Print all of the data exactly.

● Information supplied
____________

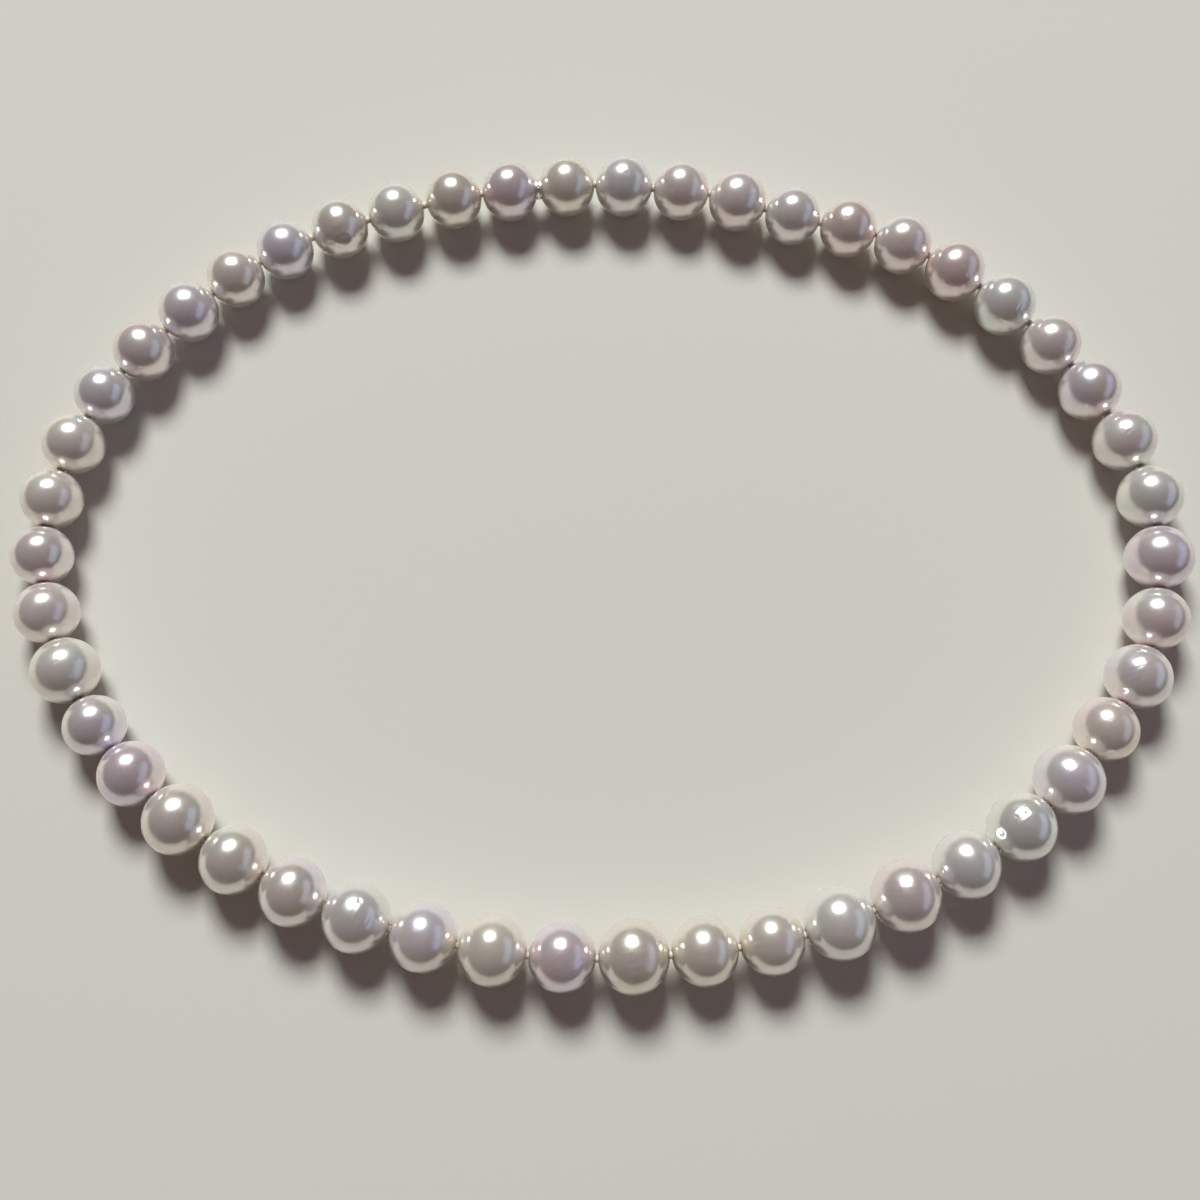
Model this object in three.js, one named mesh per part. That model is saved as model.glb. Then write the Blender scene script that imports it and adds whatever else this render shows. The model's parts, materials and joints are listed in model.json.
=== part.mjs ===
// A sixteen-inch strand of forty-eight round white pearls, closed on itself by a snap clasp that is hidden
// inside the two pearls at the back of the neck.
// Millimetres, +Z up. The strand lies on z = 0 and the origin is under the middle of its bounding box.
// Seen from above the pearls are numbered clockwise from the clasp, and the largest are at the front, on -Y.
import * as THREE from "three";

// ---- driving dimensions ----
const pearlCount = 48;
const backPearl = 7.7; // diameter along the strand beside the clasp
const frontPearl = 8.6; // diameter along the strand at the middle of the front
const girthShare = 1.04; // how much wider a pearl is across its bore than along it
// Pearls whose diameter stands out from the even graduation, by number.
const oddPearls = {
  1: 0.2,
  2: 0.4,
  3: 0.2,
  4: 0.4,
  6: 0.1,
  7: 0.1,
  8: 0.3,
  9: 0.4,
  10: 0.1,
  11: 0.2,
  12: 0.2,
  13: 0.2,
  14: 0.3,
  15: -0.1,
  17: -0.3,
  18: 0.3,
  19: 0.1,
  20: -0.1,
  21: 0.2,
  22: 0.3,
  23: -0.5,
  24: -0.3,
  25: 0.2,
  26: -0.3,
  27: -0.1,
  28: -0.2,
  29: -0.1,
  30: -0.2,
  31: -0.1,
  32: 0.3,
  33: -0.2,
  34: -0.6,
  35: 0.2,
  36: -0.2,
  37: -0.4,
  38: -0.2,
  40: -0.2,
  41: 0.1,
  42: 0.2,
  45: 0.2,
  46: 0.2,
  47: 0.2,
  48: 0.2,
};
const knotRoom = 0.16; // clear space that a tightly drawn knot keeps between two pearls
// Knots that were left slacker, by the number of the pearl before them, and the room that they add.
const slackKnots = { 9: 0.06, 12: 0.16, 15: 0.14, 44: 0.2, 45: 0.14, 46: 0.24 };
const claspRoom = 0.2; // clear space between the clasp's two pearls
const facets = 12; // sides round a pearl, so that one side lies flat on the ground
const arcSteps = 5; // straight steps from one drill hole to the other

const drillRadius = 0.45;
const countersinkRadius = 0.8;
const countersinkDepth = 0.35;

const silkRadius = 0.24;
const silkSides = 6;
const knotRadius = 0.55;
const knotHalfLength = 0.42;
const knotCrownHalfLength = 0.16; // half of the knot's widest stretch

// The way the strand lies, clockwise from the clasp, as points laid by hand on the middle line of the pearls.
const layPoints = [
  [-7, 53.5],
  [1, 53.5],
  [13, 52],
  [21.5, 50.5],
  [28.5, 47],
  [36.5, 45.5],
  [44, 42.5],
  [51, 38],
  [57.5, 32],
  [63.5, 26],
  [67.5, 18.5],
  [71.5, 11],
  [74, 2.5],
  [73, -6],
  [72, -14.5],
  [68, -22],
  [62.5, -28.5],
  [57, -35],
  [47, -42.5],
  [35, -48],
  [22.5, -52],
  [10, -53.5],
  [-7.5, -53.5],
  [-24, -50.5],
  [-40, -44.5],
  [-54, -35.5],
  [-65.5, -23],
  [-72.5, -8.5],
  [-74, -0.5],
  [-73.5, 7.5],
  [-67.5, 23],
  [-56.5, 35],
  [-43.5, 44.5],
  [-27.5, 50],
  [-15.5, 52.5],
];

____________

● Written answer
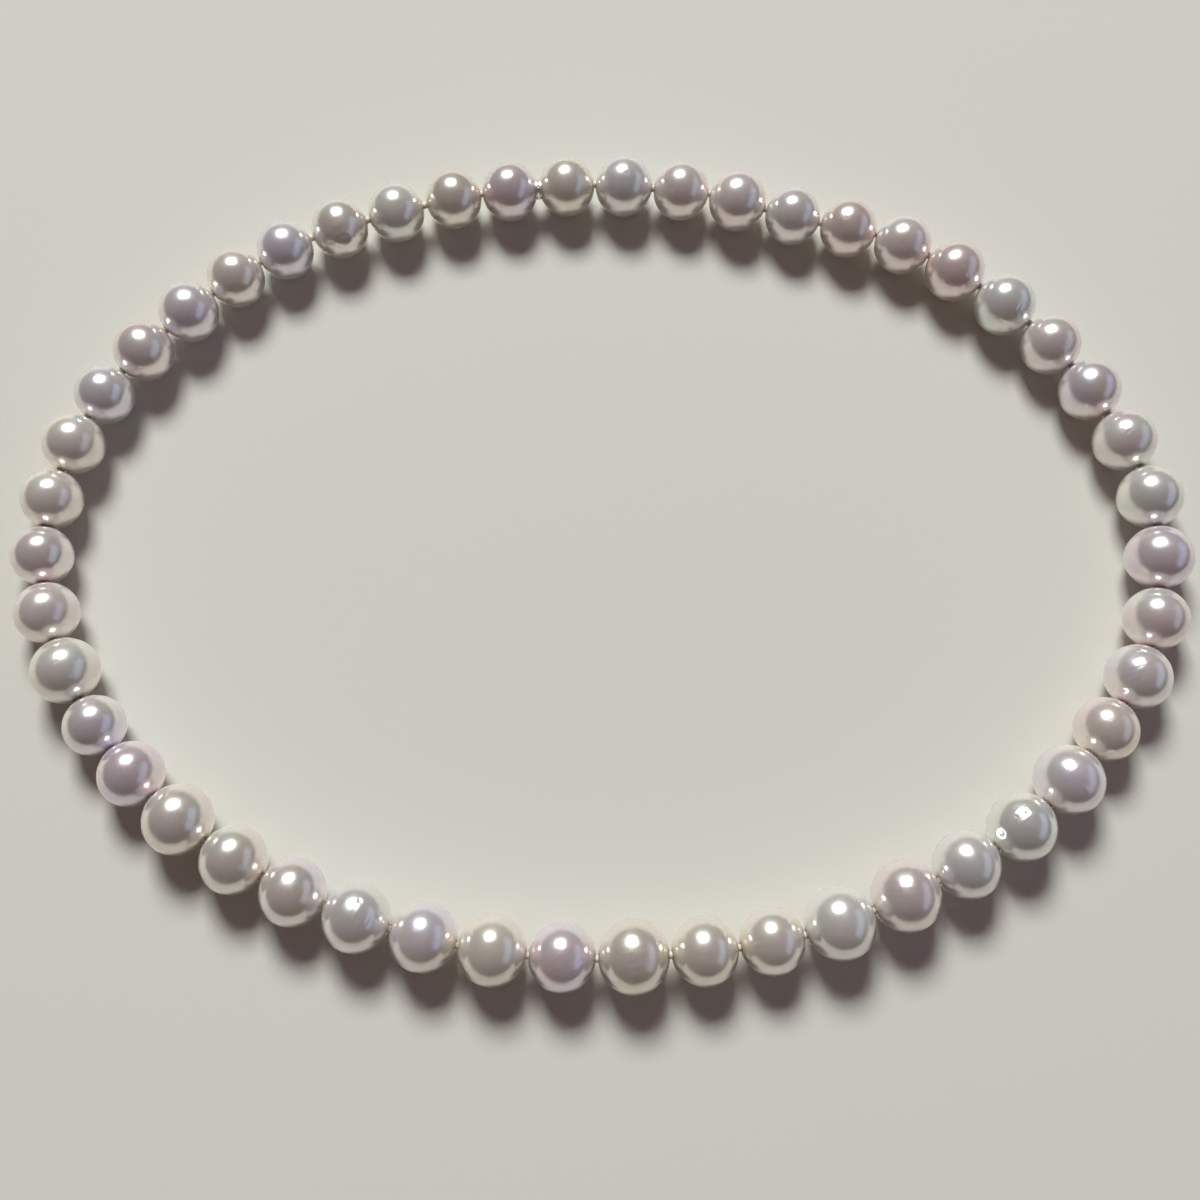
Model this object in three.js, one named mesh per part. That model is saved as model.glb. Then write the Blender scene script that imports it and adds whatever else this render shows. The model's parts, materials and joints are listed in model.json.
=== part.mjs ===
// A sixteen-inch strand of forty-eight round white pearls, closed on itself by a snap clasp that is hidden
// inside the two pearls at the back of the neck.
// Millimetres, +Z up. The strand lies on z = 0 and the origin is under the middle of its bounding box.
// Seen from above the pearls are numbered clockwise from the clasp, and the largest are at the front, on -Y.
import * as THREE from "three";

// ---- driving dimensions ----
const pearlCount = 48;
const backPearl = 7.7; // diameter along the strand beside the clasp
const frontPearl = 8.6; // diameter along the strand at the middle of the front
const girthShare = 1.04; // how much wider a pearl is across its bore than along it
// Pearls whose diameter stands out from the even graduation, by number.
const oddPearls = {
  1: 0.2,
  2: 0.4,
  3: 0.2,
  4: 0.4,
  6: 0.1,
  7: 0.1,
  8: 0.3,
  9: 0.4,
  10: 0.1,
  11: 0.2,
  12: 0.2,
  13: 0.2,
  14: 0.3,
  15: -0.1,
  17: -0.3,
  18: 0.3,
  19: 0.1,
  20: -0.1,
  21: 0.2,
  22: 0.3,
  23: -0.5,
  24: -0.3,
  25: 0.2,
  26: -0.3,
  27: -0.1,
  28: -0.2,
  29: -0.1,
  30: -0.2,
  31: -0.1,
  32: 0.3,
  33: -0.2,
  34: -0.6,
  35: 0.2,
  36: -0.2,
  37: -0.4,
  38: -0.2,
  40: -0.2,
  41: 0.1,
  42: 0.2,
  45: 0.2,
  46: 0.2,
  47: 0.2,
  48: 0.2,
};
const knotRoom = 0.16; // clear space that a tightly drawn knot keeps between two pearls
// Knots that were left slacker, by the number of the pearl before them, and the room that they add.
const slackKnots = { 9: 0.06, 12: 0.16, 15: 0.14, 44: 0.2, 45: 0.14, 46: 0.24 };
const claspRoom = 0.2; // clear space between the clasp's two pearls
const facets = 12; // sides round a pearl, so that one side lies flat on the ground
const arcSteps = 5; // straight steps from one drill hole to the other

const drillRadius = 0.45;
const countersinkRadius = 0.8;
const countersinkDepth = 0.35;

const silkRadius = 0.24;
const silkSides = 6;
const knotRadius = 0.55;
const knotHalfLength = 0.42;
const knotCrownHalfLength = 0.16; // half of the knot's widest stretch

// The way the strand lies, clockwise from the clasp, as points laid by hand on the middle line of the pearls.
const layPoints = [
  [-7, 53.5],
  [1, 53.5],
  [13, 52],
  [21.5, 50.5],
  [28.5, 47],
  [36.5, 45.5],
  [44, 42.5],
  [51, 38],
  [57.5, 32],
  [63.5, 26],
  [67.5, 18.5],
  [71.5, 11],
  [74, 2.5],
  [73, -6],
  [72, -14.5],
  [68, -22],
  [62.5, -28.5],
  [57, -35],
  [47, -42.5],
  [35, -48],
  [22.5, -52],
  [10, -53.5],
  [-7.5, -53.5],
  [-24, -50.5],
  [-40, -44.5],
  [-54, -35.5],
  [-65.5, -23],
  [-72.5, -8.5],
  [-74, -0.5],
  [-73.5, 7.5],
  [-67.5, 23],
  [-56.5, 35],
  [-43.5, 44.5],
  [-27.5, 50],
  [-15.5, 52.5],
];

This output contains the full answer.